We still don’t understand mysterious things like dark matter (which makes up most of the universe but is completely invisible) or why there’s more matter than antimatter. The Higgs discovery gives us new tools to explore these cosmic puzzles.
Future Scientists Wanted!
Fabiola often speaks to students visiting CERN. She tells them that the next great discoveries will be made by people their age. Some will become physicists, others engineers, programmers, or mathematicians. The important thing is staying curious and working together.
The Wonder All Around Us
The next time you pick up anything – a pencil, a cookie, your pet – remember that you’re holding billions of atoms that get their mass from the Higgs field. This invisible ocean of energy fills every corner of the universe, and now we know it’s really there!
Fabiola Gianotti’s story shows us that the biggest discoveries often come from people who combine different talents. Her love of music made her a better scientist. Her patience and kindness made her a better leader. Her curiosity about tiny, invisible things helped her uncover one of the universe’s greatest secrets.

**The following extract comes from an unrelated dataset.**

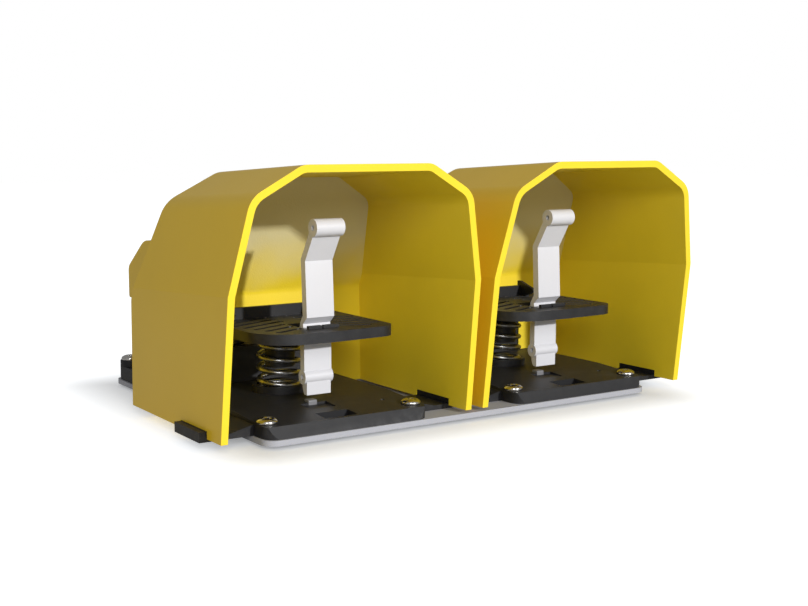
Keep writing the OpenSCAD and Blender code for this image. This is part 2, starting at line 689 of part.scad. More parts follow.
module pedal() color(black) difference() {
    union() {
        translate([0, 0, tread_under]) linear_extrude(tread_t) pedal_outline(0);
        translate([0, 0, skirt_z]) linear_extrude(skirt_h - 0.5) difference() {
            pedal_outline(0);
            pedal_outline(2.6);
        }
        box([-heel_left, heel_x], [heel_y, heel_back], [tread_z - 0.5, heel_top]);
        for (x = [-heel_left - 1, heel_x + 1]) translate([x, 0, 0])
            along_x(2) polygon([[heel_back, tread_z - 0.5],
            [heel_back, heel_top + 3], [heel_y + 0.5, heel_top + 3], [heel_y - 12.5, heel_top - 1],
            [heel_y - 13, heel_top - 2], [heel_y - 7.5, tread_z - 0.5]]);
        for (x = [[-latch_slot_w / 2, -1.4], [-0.2, latch_slot_w / 2]])
            box(x, [latch_slot[0] - 2.2, latch_slot[0]], [tread_z - 0.5, tread_z + rib_h]);
        both_sides() arm();
        translate([0, plunger_y, axle_z - 4]) bore_x(2 * nose_r, 2 * arm_mid);
        box([-arm_mid, arm_mid], [plunger_y - nose_r, plunger_y + nose_r], [axle_z - 4, axle_z + 2]);
        both_sides() box([latch_slot_w / 2, latch_slot_w / 2 + lug_t],
            around(latch_pin[0], 9), [latch_pin[1] - 4.5, tread_under + 0.5]);
        spring_guide();
    }
    box([-latch_slot_w / 2, latch_slot_w / 2], latch_slot, [skirt_z - 1, tread_z + 1]);
    for (side = [-1, 1], k = [0:groove_count - 1]) groove(side, k);
    translate([0, axle_y, axle_z]) bore_x(axle_d + 2 * pin_gap, pedal_w);
    translate([0, latch_pin[0], latch_pin[1]]) bore_x(latch_pin_d + 2 * pin_gap, 2 * latch_pin_half);
}

clip_x = boss_x - 0.9;
clip_t = 0.8;

module pedal_axle() color(steel) translate([0, axle_y, axle_z]) difference() {
    bore_x(axle_d, housing_w - 0.6);
    both_sides() translate([clip_x + clip_t / 2, 0, 0]) rotate([0, 90, 0]) difference() {
        cylinder(d = axle_d + 1, h = clip_t + 0.1, center = true);
        cylinder(d = axle_d * 0.76, h = clip_t + 1, center = true);
    }
}

module axle_spacers() color(steel) both_sides()
    translate([(arm_mid + arm_t / 2 + gap + clip_x - 0.1) / 2, axle_y, axle_z]) difference() {
        bore_x(axle_d + 3, clip_x - 0.1 - arm_mid - arm_t / 2 - gap);
        bore_x(axle_d + 2 * pin_gap, 20);
    }

module axle_clips() color(steel) both_sides()
    translate([clip_x + clip_t / 2, axle_y, axle_z]) difference() {
        bore_x(axle_d + 5, clip_t);
        bore_x(axle_d * 0.76 + 0.1, 2);
        translate([-1, -axle_d * 0.3, 0]) cube([2, axle_d * 0.6, 10]);
    }

module return_spring() color(steel) translate([spring_x, spring_y, base_top + 0.1])
    rotate([0, 0, 220]) mirror([0, 1, 0])
    coil((spring_d - spring_wire) / 2, spring_wire, tread_under - base_top - 0.2, spring_turns);

// ---- latch ----

latch_pin_half = latch_slot_w / 2 + lug_t;
step_y = lever_front - step_out;
bend_y = step_y + 1.5;
knob = [lever_front - 11, knob_z];
foot_barrel = [lever_front + latch_t / 2, 27.8];
foot_barrel_d = 8;
toe_w = 15;
boss_r = latch_pin_d / 2 + 1.9;

module latch_lever() color(pale_grey) difference() {
    union() {
        along_x(latch_w) polygon([[knob[0] - latch_t * 0.45, knob[1] - 1], [bend_y, bend_z],
            [step_y, step_z], [lever_front + 1, step_z - 3.8], [lever_front, latch_pin[1]],
            [lever_front, foot_barrel[1]], [lever_front + latch_t, foot_barrel[1]],
            [lever_front + latch_t, step_z - 3.8], [step_y + latch_t + 0.4, step_z + 0.9],
            [bend_y + latch_t + 0.4, bend_z + 0.8], [knob[0] + latch_t * 0.45, knob[1] + 1]]);
        translate([0, knob[0], knob[1]]) bore_x(knob_d, knob_len);
        translate([0, latch_pin[0], latch_pin[1]]) bore_x(2 * boss_r, latch_w);
        translate([0, foot_barrel[0], foot_barrel[1]]) bore_x(foot_barrel_d, latch_w + 0.5);
        along_x(toe_w) polygon([[lever_front - 1, foot_barrel[1]], [lever_front - 0.8, toe_z],
            [lever_front + 2, toe_z], [lever_front + 3.2, toe_z + 1.6],
            [lever_front + latch_t + 1, foot_barrel[1]]]);
    }
    both_sides() translate([knob_len / 2, knob[0], knob[1]]) bore_x(3, 8);
    both_sides() translate([latch_w / 2, foot_barrel[0], foot_barrel[1]]) bore_x(3, 8);
    translate([0, latch_pin[0], latch_pin[1]]) {
        bore_x(latch_pin_d + 2 * pin_gap, latch_w + 2);
        bore_x(2 * boss_r + 0.1, latch_spring_len);
    }
}

latch_spring_len = 6.4;
latch_spring_wire = 0.7;

module latch_pin() color(steel) translate([0, latch_pin[0], latch_pin[1]])
    bore_x(latch_pin_d, 2 * latch_pin_half - 0.4);

module latch_spring() color(steel) translate([-latch_spring_len / 2 + 0.3, latch_pin[0], latch_pin[1]])
    rotate([0, 90, 0]) coil(latch_pin_d / 2 + 0.3 + latch_spring_wire / 2, latch_spring_wire,
        latch_spring_len - 0.6, 6, 20, 6);

// ---- contact block ----

block_screw_d = 3;
block_screw_x = 11;
block_screw_y = block_front + block_d + 4;
well_half = 13.5;
tab_pair = [[block_front + 1.5, plunger_y - 0.5], [plunger_y + 0.5, block_front + block_d - 1.5]];

module contact_block() color(black) difference() {
    union() {
        box([-block_w / 2, block_w / 2], [block_front, block_front + block_d], [block_z, block_top]);
        box([-block_screw_x - 5, block_screw_x + 5], [block_front + block_d - 1, block_screw_y + 4],
            [block_z, block_z + 3]);
    }
    difference() {
        box([-block_w, block_w], [block_front + 1.5, block_front + block_d - 1.5],
            [block_z + 2, block_top + 1]);
        both_sides() box([well_half, block_w], [tab_pair[0][0] - 1, tab_pair[0][1]], [0, nc_z]);
        both_sides() box([well_half, block_w], [tab_pair[1][0], tab_pair[1][1] + 1], [0, no_z]);
        both_sides() box([well_half, block_w], [tab_pair[0][1], tab_pair[1][0]], [0, block_top]);
    }
    for (x = [-1, 1]) translate([x * block_screw_x, block_screw_y, 0])
        cylinder(d = block_screw_d + 2 * pin_gap, h = block_top);
    both_sides() for (s = [0, 1]) translate([terminal_x, terminal_y(s), block_z + 1])
        cylinder(d = block_screw_d + 2 * pin_gap, h = block_h);
}

function terminal_y(s) = (tab_pair[s][0] + tab_pair[s][1]) / 2;

module contact_cover() color(pale_grey) difference() {
    box([-well_half, well_half], [block_front, block_front + block_d], [block_top, block_top + cover_t]);
    translate([0, plunger_y, block_top - 1]) cylinder(d = plunger_d + 2 * pin_gap, h = cover_t + 2);
}

module block_screws() color(steel) for (x = [-1, 1]) translate([x * block_screw_x, block_screw_y, block_z + 3])
    pan_screw(block_screw_d, 5.6, 2, block_z + 3 - base_top);

module terminal_screws() color(steel) both_sides() for (s = [0, 1])
    translate([terminal_x, terminal_y(s), (s == 0 ? nc_z : no_z) + strip_t])
        pan_screw(block_screw_d, 4.6, 1.6, 3.5);

module fixed_contacts() color(brass) both_sides() for (s = [0, 1]) difference() {
    box([8, block_w / 2 - 0.5], tab_pair[s], from(s == 0 ? nc_z : no_z, strip_t));
    translate([terminal_x, terminal_y(s), block_z]) cylinder(d = block_screw_d + 2 * pin_gap, h = block_h);
}

module plunger() color(pale_grey) translate([0, plunger_y, 0]) {
    translate([0, 0, bridge_z + bridge_t]) cylinder(d = plunger_d, h = plunger_top - bridge_z - bridge_t - 1);
    translate([0, 0, plunger_top - 1.01]) cylinder(d1 = plunger_d, d2 = plunger_d - 2, h = 1.01);
    translate([0, 0, bridge_z - 2]) cylinder(d = 3, h = 4);
}

module contact_bridge() color(brass) difference() {
    box([-12, 12], [plunger_y - 4, plunger_y + 4], [bridge_z, bridge_z + bridge_t]);
    translate([0, plunger_y, bridge_z - 1]) cylinder(d = 3 + 2 * pin_gap, h = 4);
}

module plunger_spring() color(steel) translate([0, plunger_y, block_z + 2.05])
    coil(2.4, 0.6, bridge_z - block_z - 2.1, 5, 16, 6);

// ---- placing ----

module at_unit(side) translate([side * pitch / 2, -y_mid, 0]) children();

mounting_plate();
rubber_feet();
at_unit(-1) base();  // left_base
at_unit(-1) base_screws();  // left_base_screws
at_unit(-1) latch_stop();  // left_latch_stop
at_unit(-1) hood();  // left_hood
at_unit(-1) hood_screws();  // left_hood_screws
at_unit(-1) switch_housing();  // left_switch_housing
at_unit(-1) housing_screws();  // left_housing_screws
at_unit(-1) lid_gasket();  // left_lid_gasket
at_unit(-1) housing_lid();  // left_housing_lid
at_unit(-1) lid_screws();  // left_lid_screws
at_unit(-1) pedal();  // left_pedal
at_unit(-1) pedal_axle();  // left_pedal_axle
at_unit(-1) axle_spacers();  // left_axle_spacers
at_unit(-1) axle_clips();  // left_axle_clips
at_unit(-1) return_spring();  // left_return_spring
at_unit(-1) latch_lever();  // left_latch_lever
at_unit(-1) latch_pin();  // left_latch_pin
at_unit(-1) latch_spring();  // left_latch_spring
at_unit(-1) contact_block();  // left_contact_block
at_unit(-1) contact_cover();  // left_contact_cover
at_unit(-1) block_screws();  // left_block_screws
at_unit(-1) terminal_screws();  // left_terminal_screws
at_unit(-1) fixed_contacts();  // left_fixed_contacts
at_unit(-1) plunger();  // left_plunger
at_unit(-1) contact_bridge();  // left_contact_bridge
at_unit(-1) plunger_spring();  // left_plunger_spring
at_unit(1) base();  // right_base
at_unit(1) base_screws();  // right_base_screws
at_unit(1) latch_stop();  // right_latch_stop
at_unit(1) hood();  // right_hood
at_unit(1) hood_screws();  // right_hood_screws
at_unit(1) switch_housing();  // right_switch_housing
at_unit(1) housing_screws();  // right_housing_screws
at_unit(1) lid_gasket();  // right_lid_gasket
at_unit(1) housing_lid();  // right_housing_lid
at_unit(1) lid_screws();  // right_lid_screws
at_unit(1) pedal();  // right_pedal
at_unit(1) pedal_axle();  // right_pedal_axle
at_unit(1) axle_spacers();  // right_axle_spacers
at_unit(1) axle_clips();  // right_axle_clips
at_unit(1) return_spring();  // right_return_spring
at_unit(1) latch_lever();  // right_latch_lever
at_unit(1) latch_pin();  // right_latch_pin
at_unit(1) latch_spring();  // right_latch_spring
at_unit(1) contact_block();  // right_contact_block
at_unit(1) contact_cover();  // right_contact_cover
at_unit(1) block_screws();  // right_block_screws
at_unit(1) terminal_screws();  // right_terminal_screws
at_unit(1) fixed_contacts();  // right_fixed_contacts
at_unit(1) plunger();  // right_plunger
at_unit(1) contact_bridge();  // right_contact_bridge
at_unit(1) plunger_spring();  // right_plunger_spring
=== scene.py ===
"""Twin industrial foot switch: the finished look of its mouldings, springs, screws and plate."""

import json
import math

import bmesh
import bpy
import numpy as np
from bpy.props import (
    FloatProperty,
    FloatVectorProperty,
    PointerProperty,
)
from mathutils import Euler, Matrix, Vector

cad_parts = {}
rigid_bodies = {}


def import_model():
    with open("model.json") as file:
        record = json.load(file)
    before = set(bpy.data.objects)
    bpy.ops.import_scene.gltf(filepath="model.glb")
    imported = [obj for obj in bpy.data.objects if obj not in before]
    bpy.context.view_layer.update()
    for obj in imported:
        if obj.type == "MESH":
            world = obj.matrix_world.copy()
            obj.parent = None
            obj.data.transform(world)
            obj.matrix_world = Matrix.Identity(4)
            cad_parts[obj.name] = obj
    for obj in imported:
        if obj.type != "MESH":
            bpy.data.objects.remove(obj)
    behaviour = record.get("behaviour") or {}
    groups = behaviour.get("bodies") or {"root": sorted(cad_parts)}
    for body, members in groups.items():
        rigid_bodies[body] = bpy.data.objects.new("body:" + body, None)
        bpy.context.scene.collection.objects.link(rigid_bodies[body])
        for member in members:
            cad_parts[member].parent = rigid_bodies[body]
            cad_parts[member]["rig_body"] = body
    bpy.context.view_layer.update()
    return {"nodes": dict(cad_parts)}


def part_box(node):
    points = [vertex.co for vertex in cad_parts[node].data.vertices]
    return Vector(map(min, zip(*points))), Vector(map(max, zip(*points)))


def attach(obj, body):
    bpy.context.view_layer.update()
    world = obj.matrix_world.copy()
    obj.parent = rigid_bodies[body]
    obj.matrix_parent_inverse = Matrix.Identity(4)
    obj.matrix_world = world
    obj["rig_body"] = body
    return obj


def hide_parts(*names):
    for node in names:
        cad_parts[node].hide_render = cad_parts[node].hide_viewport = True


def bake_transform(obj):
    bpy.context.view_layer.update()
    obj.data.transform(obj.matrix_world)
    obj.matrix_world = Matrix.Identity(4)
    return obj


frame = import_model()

bl_info = {
    "name": "Twin foot switch",
    "version": (1, 0, 0),
    "blender": (4, 5, 0),
    "location": "View3D > Sidebar > Foot switch",
    "description": "Finishes the pieces of a twin guarded foot switch and sets its stage",
    "category": "Object",
}

SIDES = ("left", "right")
MM = 0.001
SAME_POINT = 0.002 * MM
SAME_PLANE = math.radians(1)
SHARP_EDGE = math.radians(28)


# ---- places taken from the frame ----

def low(node):
    """The lowest corner of a CAD node's box, as an array."""
    return np.array(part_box(node)[0], float)


def high(node):
    """The highest corner of a CAD node's box, as an array."""
    return np.array(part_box(node)[1], float)


def middle(node):
    """The centre of a CAD node's box."""
    return (low(node) + high(node)) / 2


# ---- meshes ----

def ring_faces(rows, columns):
    """Quads between neighbours of a grid of points whose last column joins its first, as an index
    array: point (i, j) has the number i * columns + j."""
    start = np.arange(rows - 1)[:, None] * columns
    j = np.arange(columns)[None, :]
    j_next = (j + 1) % columns
    corners = (start + j, start + j_next, start + columns + j_next, start + columns + j)
    return np.stack(np.broadcast_arrays(*corners), axis=-1).reshape(-1, 4)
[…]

The Higgs boson can’t be seen or touched, but it’s the reason that stars can form, planets can exist, and life can flourish. Sometimes the most important things are completely invisible – until someone like Fabiola and her thousands of colleagues figure out how to make them visible.
Who knows? Maybe you’ll be the next person to discover something amazing about how our universe really works. After all, there are still plenty of mysteries waiting to be solved, deep underground in those humming tunnels beneath the Swiss countryside!
Try This at Home!
Even though you can’t build a particle accelerator in your backyard, you can think like a scientist! Next time you drop something, remember that it falls because the Higgs field gives it mass, and mass creates weight in Earth’s gravity. Every falling apple, every bouncing ball, every raindrop is a tiny reminder of Fabiola’s incredible discovery!